Monday, February 6, 2012

Tarzan and The Lost City (1998)


Far far from the best Tarzan film ever made, this is ultimately a good little film that is perfect for curling up on a couch on a rainy Sunday afternoon with a bowl of popcorn and a beverage of choice. When I saw this film in a theater when it came out (I and my brother were some of the very few people to do so) it was on just such a rainy Sunday afternoon.

The film has Tarzan and Jane on the verge of finally getting married. Word comes that an evil treasure hunter is looking for the lost city of Opal and Tarzan must return to save his true homeland.

You know the drill, Tarzan runs off and heads back to the jungle to save the day.

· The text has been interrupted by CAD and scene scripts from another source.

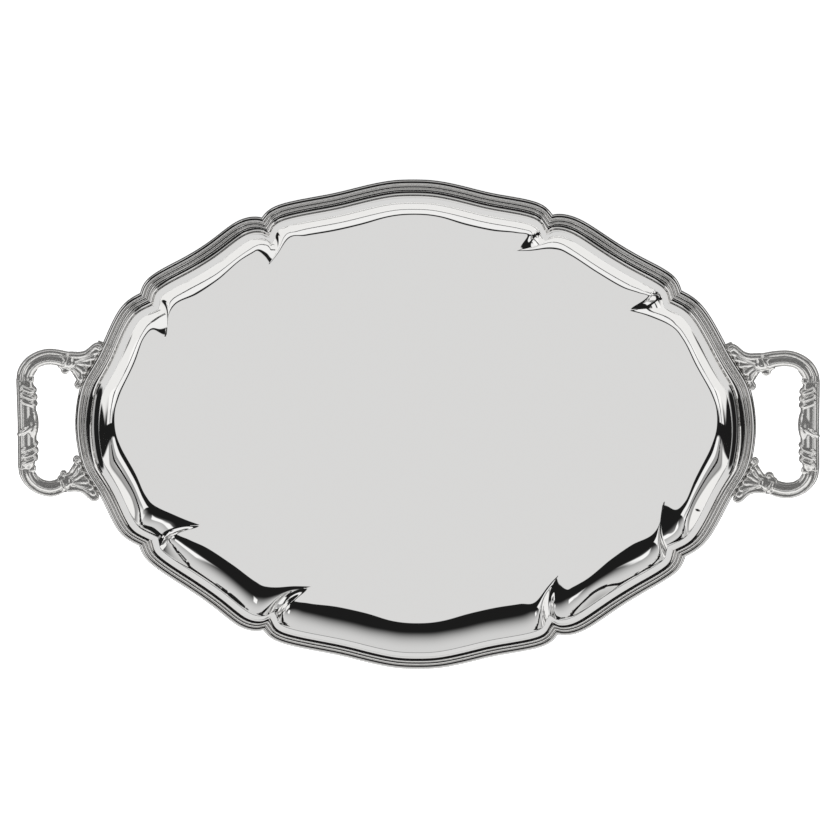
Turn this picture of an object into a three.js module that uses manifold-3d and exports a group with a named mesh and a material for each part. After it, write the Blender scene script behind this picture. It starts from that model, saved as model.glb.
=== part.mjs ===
// A two-handled oval serving tray of polished silver plate, with a scalloped ("pie-crust") outline.
// One pressed sheet makes the well, its steep wall and the plain flange. Eight lengths of reeded
// moulding are mitred around the edge, and two cast scroll handles are screwed on from beneath.
// Units are millimetres. The origin is the middle of the well's underside, +X runs along the
// tray towards one handle, +Y towards the back, and +Z is up.

import * as THREE from 'three';
import { mergeVertices } from 'three/addons/utils/BufferGeometryUtils.js';
import Module from 'manifold-3d';

const wasm = await Module();
wasm.setup();

// ---------------------------------------------------------------- driving dimensions

// Outer edge of the rim, as control points of one smooth curve (a cubic B-spline) for each lobe.
// The curves meet in sharp inward points, called pinches. One quarter is given; it is mirrored.
const SIDE_LOBE = [[0, 206.4], [18.5, 206.1], [45.5, 199], [62, 194], [104.3, 187], [112, 175.5]];
const CORNER_LOBE = [
  [112, 175.5], [118, 176.9], [132.5, 173.4], [153.8, 154.7],
  [173.7, 141.5], [182.2, 136.7], [204.4, 123.4], [208, 110.7],
];
const END_LOBE = [[208, 110.7], [225.5, 101.1], [241.6, 57.8], [254.5, 40.1], [259, 20.9], [261, 0]];
const STEPS_PER_SPAN = 2;

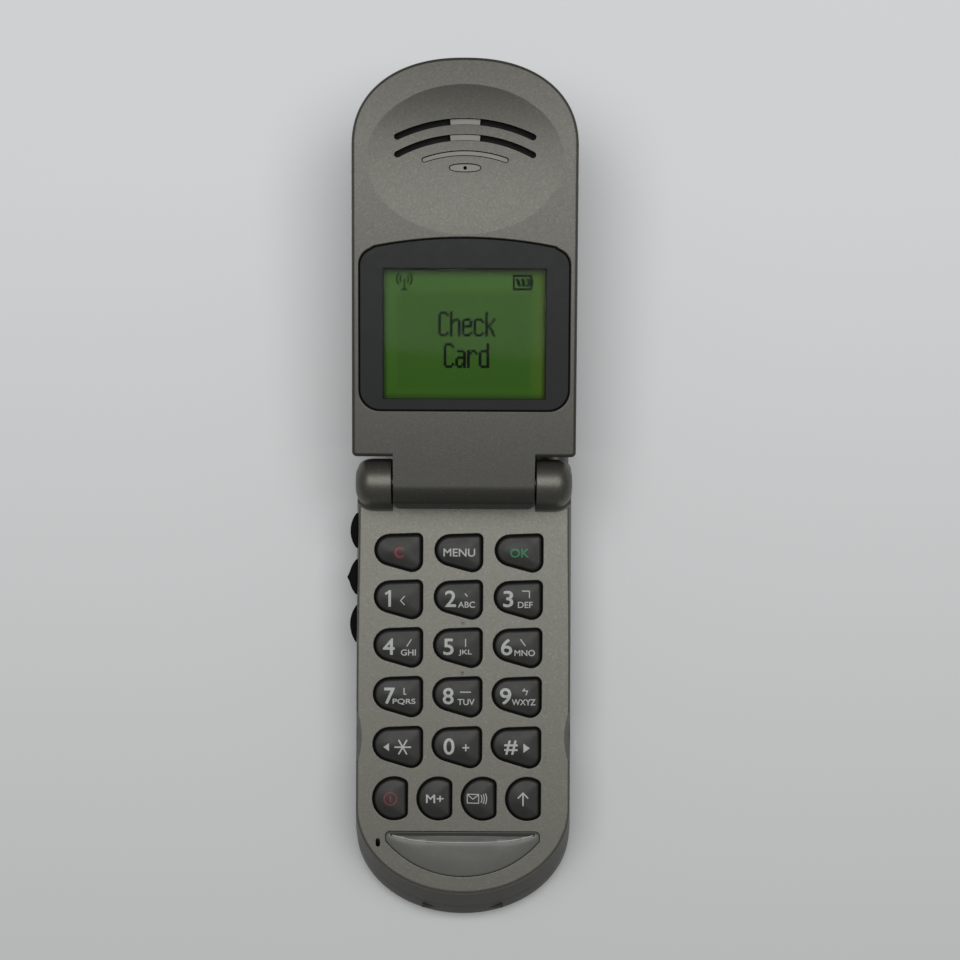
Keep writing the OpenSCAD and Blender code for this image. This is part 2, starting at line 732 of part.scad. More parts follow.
module dome_sheet() {
    color(clear_grey)
        union() {
            block(sheet_x[0], sheet_x[1], sheet_y[0], sheet_y[1], dome_h, dome_h + 0.1);
            for (k = [0 : key_count - 1])
                translate(key_spot(k))
                    rod_z(0, 0, dome_h + 0.1 - skin, dome_h + dome_t, 2);
        }
}

// ---- side buttons ---------------------------------------------------------------------------

function side_button_z() = parting_h + 0.45;

module side_button(i) {
    ends = side_button_ends[i];
    out = side_button_out[i];
    mid = -(ends[0] + ends[1]) / 2;
    half = (ends[1] - ends[0]) / 2;
    wall_x = -half_w + wall;
    r = (half * half + out * out) / (2 * out);
    a = asin(half / r);
    bow = arc([-half_w - out + r, mid], r, 180 - a, 180 + a, 12);
    nub = [[-half_w - out + 0.1, mid + 0.9], [-half_w - out - nub_out, mid], [-half_w - out + 0.1, mid - 0.9]];
    color(button_black)
        union() {
            slab(side_button_z(), side_button_h,
                concat([[wall_x, mid + half]], bow, [[wall_x, mid - half]]));
            if (i == 1)
                slab(side_button_z() + 0.6, side_button_h - 1.2, nub);
            block(wall_x + 0.05, wall_x + 0.55, mid - half - 0.3, mid + half + 0.3,
                side_button_z() - 0.3, side_button_z() + side_button_h - 0.4);
            block(wall_x - skin, wall_x + 0.06, mid - half + 0.2, mid + half - 0.2,
                side_button_z(), side_button_z() + side_button_h - 0.4);
        }
}

module side_switches() {
    color(metal)
        for (ends = side_button_ends) {
            mid = -(ends[0] + ends[1]) / 2;
            block(switch_face + 0.3, switch_face + switch_x, mid - 1.8, mid + 1.8,
                board_h + board_t, board_h + board_t + 1.4);
            block(switch_face, switch_face + 0.3 + skin, mid - 0.8, mid + 0.8,
                board_h + board_t + 0.3, board_h + board_t + 1.1);
        }
}

// ---- parts on the main board ----------------------------------------------------------------

module main_board() {
    chin = face_len - 1.4;
    outline = long_outline(board_x, 2.4, -chin, chin_curve - 1.4, 2, 0.6);
    color(board_green)
        difference() {
            slab(board_h, board_t, outline);
            for (p = screw_spots)
                rod_z(p[0], p[1], board_h - cut, board_h + board_t + cut, boss_r + 0.15);
            for (s = [-1, 1])
                block(s > 0 ? half_w - wall - notch_depth - 0.6 : -half_w,
                    s > 0 ? half_w : -half_w + wall + notch_depth + 0.6,
                    -notch_y - notch_len / 2 - 1.2, -notch_y + notch_len / 2 + 1.2, 0, face_h);
            block(12.5, half_w, -9.5, head_len, 0, face_h);
            block(-half_w, -13, -9, head_len, 0, face_h);
        }
}

module rf_shields() {
    color(metal)
        for (c = [[-shield_x, -1, shield_y[1], shield_y[0]], [1, shield_x, shield_y[1], shield_y[0]],
                [-shield_x, shield_x, shield_y[3], shield_y[2]]])
            difference() {
                block(c[0], c[1], c[2], c[3], roof_h, board_h);
                block(c[0] + 0.25, c[1] - 0.25, c[2] + 0.25, c[3] - 0.25, roof_h + 0.25, board_h + cut);
            }
}

sim_top = 0.45;
module sim_room() {
    translate([0, sim_y, 0])
        block(-sim_size[0] / 2 - 0.2, sim_size[0] / 2 + 0.2, -sim_size[1] / 2 - 0.2, sim_size[1] / 2 + 0.2,
            bay_h - cut, bay_h + sim_top + 0.02);
}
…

Pure mindless action the film is no better nor worse than many of the other Tarzan films that have been made over the years. What amused me was reading reviews when the film came out saying it sullied the Tarzan name.

Really?

I don’t think anyone saying that saw the earlier films or read any of the novels (or saw the TV shows or listened to the radio shows). I mean while it’s a Tarzan film, its still as far removed from the novels as say many of the films that showed up in the late 1960’s…

…then again almost none of the films really were all that faithful to the novels. The only one that I can think of was Greystoke, the Legend of Tarzan or the Edgar Rice Burroughs backed New Adventures of Tarzan serial. All the rest were riffs on the character, with no real internal consistency except for the initial 12 films with Johnny Weissmuller, and perhaps some of the films that followed in close succession after that. (And if you think that Burroughs was worried about the riffing of the character, forget it. He was more than willing to let various producers have their way with him to the point that in the late 20’s and early 30’s you had competing Tarzan projects such as the Buster Crabbe serial at the same time as the MGM films.)

Tarzan as a film character is only loosely related to the one of the novels or the comics or TV or the radio. They are all the same character but filtered through the constraints of each medium and each age. One need only watch the evolution of the character on screen from Elmo Lincoln’s heavyweight jungle man to Johnny Weissmuller classic figure to Christopher Lambert’s noble savage to even Casper Van Dein’s character which in some ways is a throw back to Burroughs’ blending of the savage and the civilized.

I like Tarzan and the Lost City. It’s a low rent Tarzan film that isn’t as bad as many people think. Certainly its better than the 3.8 out of ten at IMDB. It’s the sort of thing that I will stop and watch when it shows up on cable.

It’s worth a lazy rainy Sunday on the couch, which in this case is enough.

1 comment:

  1. This is actually a good movie if your beverage of choice is a six pack of beer. Somewhere around the 4th beer the movie pulls you in. I am not kidding. I have it on VHS and its perfectly acceptable. Way better than any of the movies with Lex Barker in them. Casper is a little short to be playing TARZAN, but otherwise does a passable job. In fact I think Jane is actually taller than he is. Its a super natural type movie with medium quality special effects except for the tree swinging/climbing parts which for some reason were blurred/sped up or something and are really bad. The TARZAN call has some strange echo to it for some reason as it doesn't make it sound any better. Anyway. For what its worth, and for the record, I do put it in "freeze" whilst I go and pee.